▶ [Goal of the exercise] Can you write out the whole listing exactly?

▶ [Available data]
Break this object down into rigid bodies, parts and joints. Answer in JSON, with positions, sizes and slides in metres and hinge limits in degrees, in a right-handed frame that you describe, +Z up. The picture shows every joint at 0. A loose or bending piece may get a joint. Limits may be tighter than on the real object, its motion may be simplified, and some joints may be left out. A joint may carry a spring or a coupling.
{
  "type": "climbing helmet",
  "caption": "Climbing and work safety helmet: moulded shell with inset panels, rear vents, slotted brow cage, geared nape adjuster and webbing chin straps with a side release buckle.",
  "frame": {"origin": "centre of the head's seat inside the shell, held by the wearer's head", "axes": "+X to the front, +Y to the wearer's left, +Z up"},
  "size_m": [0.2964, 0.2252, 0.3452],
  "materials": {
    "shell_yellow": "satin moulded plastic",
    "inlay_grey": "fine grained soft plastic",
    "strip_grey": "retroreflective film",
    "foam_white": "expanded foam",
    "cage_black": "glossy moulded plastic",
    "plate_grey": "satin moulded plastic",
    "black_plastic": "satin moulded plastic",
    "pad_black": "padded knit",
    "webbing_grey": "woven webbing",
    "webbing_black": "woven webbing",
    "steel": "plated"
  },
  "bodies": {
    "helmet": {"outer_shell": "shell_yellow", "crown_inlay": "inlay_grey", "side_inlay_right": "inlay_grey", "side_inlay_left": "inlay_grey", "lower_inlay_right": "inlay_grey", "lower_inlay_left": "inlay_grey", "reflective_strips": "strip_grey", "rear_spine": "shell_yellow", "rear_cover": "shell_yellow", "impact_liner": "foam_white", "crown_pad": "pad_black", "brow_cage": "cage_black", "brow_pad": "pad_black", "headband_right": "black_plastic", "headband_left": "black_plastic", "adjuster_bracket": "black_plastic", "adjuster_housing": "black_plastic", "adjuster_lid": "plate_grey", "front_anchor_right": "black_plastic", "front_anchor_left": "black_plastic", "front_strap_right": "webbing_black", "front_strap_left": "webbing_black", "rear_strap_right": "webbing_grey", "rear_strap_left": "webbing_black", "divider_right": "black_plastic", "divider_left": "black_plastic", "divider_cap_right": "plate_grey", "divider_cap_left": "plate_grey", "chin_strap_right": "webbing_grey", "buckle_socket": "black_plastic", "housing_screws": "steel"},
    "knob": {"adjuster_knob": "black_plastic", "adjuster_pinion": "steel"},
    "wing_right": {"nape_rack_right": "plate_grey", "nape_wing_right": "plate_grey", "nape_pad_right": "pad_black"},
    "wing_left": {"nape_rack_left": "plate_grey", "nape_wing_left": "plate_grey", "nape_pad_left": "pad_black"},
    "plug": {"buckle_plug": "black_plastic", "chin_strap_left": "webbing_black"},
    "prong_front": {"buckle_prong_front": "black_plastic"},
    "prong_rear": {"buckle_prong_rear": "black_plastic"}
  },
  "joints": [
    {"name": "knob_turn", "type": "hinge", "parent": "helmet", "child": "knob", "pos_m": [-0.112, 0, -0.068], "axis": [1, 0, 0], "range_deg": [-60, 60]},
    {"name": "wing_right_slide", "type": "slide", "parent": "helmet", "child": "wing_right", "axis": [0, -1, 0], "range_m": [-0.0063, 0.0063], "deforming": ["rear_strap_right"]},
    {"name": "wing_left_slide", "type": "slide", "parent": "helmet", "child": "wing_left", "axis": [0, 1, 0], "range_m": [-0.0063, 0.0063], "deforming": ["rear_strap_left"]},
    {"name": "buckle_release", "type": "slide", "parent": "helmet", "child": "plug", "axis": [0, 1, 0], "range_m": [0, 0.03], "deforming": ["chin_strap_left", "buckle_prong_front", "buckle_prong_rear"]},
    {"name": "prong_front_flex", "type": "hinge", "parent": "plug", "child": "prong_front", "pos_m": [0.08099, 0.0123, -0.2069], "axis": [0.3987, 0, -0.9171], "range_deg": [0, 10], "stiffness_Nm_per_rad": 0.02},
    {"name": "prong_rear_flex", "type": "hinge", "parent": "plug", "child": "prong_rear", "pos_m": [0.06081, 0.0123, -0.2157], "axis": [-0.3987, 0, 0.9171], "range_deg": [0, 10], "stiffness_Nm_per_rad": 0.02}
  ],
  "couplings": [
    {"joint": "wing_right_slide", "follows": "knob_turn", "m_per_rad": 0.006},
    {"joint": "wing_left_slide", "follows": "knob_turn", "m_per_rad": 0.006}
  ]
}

▶ [Output]
Break this object down into rigid bodies, parts and joints. Answer in JSON, with positions, sizes and slides in metres and hinge limits in degrees, in a right-handed frame that you describe, +Z up. The picture shows every joint at 0. A loose or bending piece may get a joint. Limits may be tighter than on the real object, its motion may be simplified, and some joints may be left out. A joint may carry a spring or a coupling.
{
  "type": "climbing helmet",
  "caption": "Climbing and work safety helmet: moulded shell with inset panels, rear vents, slotted brow cage, geared nape adjuster and webbing chin straps with a side release buckle.",
  "frame": {"origin": "centre of the head's seat inside the shell, held by the wearer's head", "axes": "+X to the front, +Y to the wearer's left, +Z up"},
  "size_m": [0.2964, 0.2252, 0.3452],
  "materials": {
    "shell_yellow": "satin moulded plastic",
    "inlay_grey": "fine grained soft plastic",
    "strip_grey": "retroreflective film",
    "foam_white": "expanded foam",
    "cage_black": "glossy moulded plastic",
    "plate_grey": "satin moulded plastic",
    "black_plastic": "satin moulded plastic",
    "pad_black": "padded knit",
    "webbing_grey": "woven webbing",
    "webbing_black": "woven webbing",
    "steel": "plated"
  },
  "bodies": {
    "helmet": {"outer_shell": "shell_yellow", "crown_inlay": "inlay_grey", "side_inlay_right": "inlay_grey", "side_inlay_left": "inlay_grey", "lower_inlay_right": "inlay_grey", "lower_inlay_left": "inlay_grey", "reflective_strips": "strip_grey", "rear_spine": "shell_yellow", "rear_cover": "shell_yellow", "impact_liner": "foam_white", "crown_pad": "pad_black", "brow_cage": "cage_black", "brow_pad": "pad_black", "headband_right": "black_plastic", "headband_left": "black_plastic", "adjuster_bracket": "black_plastic", "adjuster_housing": "black_plastic", "adjuster_lid": "plate_grey", "front_anchor_right": "black_plastic", "front_anchor_left": "black_plastic", "front_strap_right": "webbing_black", "front_strap_left": "webbing_black", "rear_strap_right": "webbing_grey", "rear_strap_left": "webbing_black", "divider_right": "black_plastic", "divider_left": "black_plastic", "divider_cap_right": "plate_grey", "divider_cap_left": "plate_grey", "chin_strap_right": "webbing_grey", "buckle_socket": "black_plastic", "housing_screws": "steel"},
    "knob": {"adjuster_knob": "black_plastic", "adjuster_pinion": "steel"},
    "wing_right": {"nape_rack_right": "plate_grey", "nape_wing_right": "plate_grey", "nape_pad_right": "pad_black"},
    "wing_left": {"nape_rack_left": "plate_grey", "nape_wing_left": "plate_grey", "nape_pad_left": "pad_black"},
    "plug": {"buckle_plug": "black_plastic", "chin_strap_left": "webbing_black"},
    "prong_front": {"buckle_prong_front": "black_plastic"},
    "prong_rear": {"buckle_prong_rear": "black_plastic"}
  },
  "joints": [
    {"name": "knob_turn", "type": "hinge", "parent": "helmet", "child": "knob", "pos_m": [-0.112, 0, -0.068], "axis": [1, 0, 0], "range_deg": [-60, 60]},
    {"name": "wing_right_slide", "type": "slide", "parent": "helmet", "child": "wing_right", "axis": [0, -1, 0], "range_m": [-0.0063, 0.0063], "deforming": ["rear_strap_right"]},
    {"name": "wing_left_slide", "type": "slide", "parent": "helmet", "child": "wing_left", "axis": [0, 1, 0], "range_m": [-0.0063, 0.0063], "deforming": ["rear_strap_left"]},
    {"name": "buckle_release", "type": "slide", "parent": "helmet", "child": "plug", "axis": [0, 1, 0], "range_m": [0, 0.03], "deforming": ["chin_strap_left", "buckle_prong_front", "buckle_prong_rear"]},
    {"name": "prong_front_flex", "type": "hinge", "parent": "plug", "child": "prong_front", "pos_m": [0.08099, 0.0123, -0.2069], "axis": [0.3987, 0, -0.9171], "range_deg": [0, 10], "stiffness_Nm_per_rad": 0.02},
    {"name": "prong_rear_flex", "type": "hinge", "parent": "plug", "child": "prong_rear", "pos_m": [0.06081, 0.0123, -0.2157], "axis": [-0.3987, 0, 0.9171], "range_deg": [0, 10], "stiffness_Nm_per_rad": 0.02}
  ],
  "couplings": [
    {"joint": "wing_right_slide", "follows": "knob_turn", "m_per_rad": 0.006},
    {"joint": "wing_left_slide", "follows": "knob_turn", "m_per_rad": 0.006}
  ]
}